What began as a rural broadband provider has steadily evolved into a broader telecom infrastructure business: Starlink also provides backhaul connectivity services for operators including BT, Deutsche Telekom, Vodacom and BICS. 

And now, of course, Starlink, with its specialised fleet of more than 650 direct-to-device LEO satellites that carry cellular technology payloads, offers direct-to-device (D2D) services that enable some LTE smartphones to connect directly to satellites rather than to terrestrial cell towers. 

That proposition has proven popular with mobile operators that want to expand their services beyond the reach of their own infrastructure: A growing number of mobile operators, including T-Mobile US, Rogers Communications in Canada, KDDI in Japan and Virgin Media O2 in the UK, have teamed up with Starlink to offer D2D connectivity.
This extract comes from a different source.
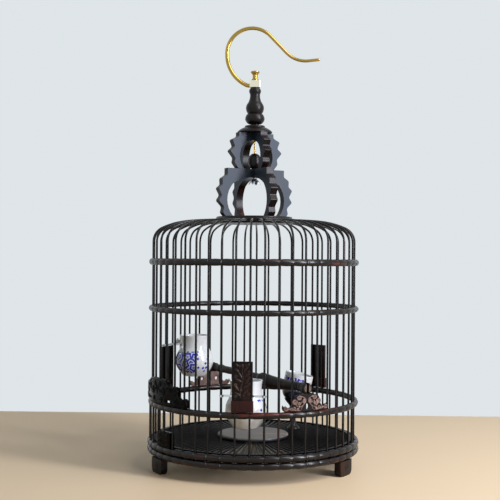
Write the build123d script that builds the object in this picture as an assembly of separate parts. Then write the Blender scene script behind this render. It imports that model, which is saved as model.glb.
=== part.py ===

Earlier this year, VMO2 became the first UK operator to launch a commercial D2D service, while T-Mobile launched its T-Satellite service in the US last year.

Through partnerships with around 30 mobile network operators across six continents, SpaceX has positioned Starlink Mobile as a complement to terrestrial cellular infrastructure rather than a standalone satellite service.

But despite partnering with many of the industry’s largest players, Starlink is also increasingly viewed as a long-term competitive threat.

While its current D2D services remain relatively limited, Musk has made little secret of his wider ambitions.

Last month, Musk claimed Starlink could eventually carry most of the world’s internet traffic, potentially bypassing parts of today’s terrestrial and subsea cable infrastructure.

Responding to a post on X citing a SpaceX filing that details a major capacity increase for future V3 Starlink satellites, Musk highlighted plans to increase per-satellite downlink capacity from 96Gbit/s on upcoming V2 satellites to more than 1Tbit/s on V3 platforms.

“There will also ultimately be more than 100,000 V3/V4/V5 satellites for Starlink broadband and direct to cellphone connectivity,” Musk wrote on X, the social media platform he also owns. “If growth continues, Starlink will one day carry the majority of internet traffic. At that point, it is the internet and everything else just connects to Starlink.”

SpaceX has told investors it expects to begin launching V3 satellites in the second half of 2026. Musk’s comments also follow a recent filing with the Federal Communications Commission (FCC), in which the company argued that satellite broadband is increasingly capable of closing rural connectivity gaps without traditional subsidy models.

SpaceX is also targeting the internet of things (IoT) market. Starlink says its direct-to-cell platform will support standard LTE IoT modules without requiring specialist hardware. That could place the company in direct competition with terrestrial low-power wide area network (LPWAN) and cellular IoT providers in sectors including logistics, agriculture, energy and transport.

In its IPO filing, SpaceX revealed that its connectivity business generated $11.4bn in revenue last year – almost triple the $4.1bn generated by its launch operations. The company attributed the growth to subscriber gains, expanding enterprise adoption and continued improvements in network efficiency.

However, despite Musk’s claims about Starlink eventually carrying much of the world’s internet traffic, the company would still face significant technical and commercial challenges if it attempted to compete directly with major mobile operators at scale.

Research by Morningstar found that Starlink’s strongest value proposition remains in markets with limited high-speed broadband competition. The firm argued that the $1.6tn total addressable market outlined by SpaceX is likely to be closer to $129bn in realistic terms, largely because satellite networks struggle to compete efficiently in dense urban environments where capacity constraints and line-of-sight limitations become more problematic.

The wider telecom industry has already begun responding. AT&T, Verizon and T-Mobile US are collaborating on enabling the best D2D coverage, even though they don’t all work with the same satellite partners, while companies such as AST SpaceMobile and Amazon Leo are positioning themselves as alternatives to Starlink in particular services and striking their own partnerships   with telecom operators.

For telecom operators, the challenge is increasingly clear: Starlink may currently look like a partner for extending coverage but, over time, it could evolve into a global communications platform operating above traditional terrestrial networks.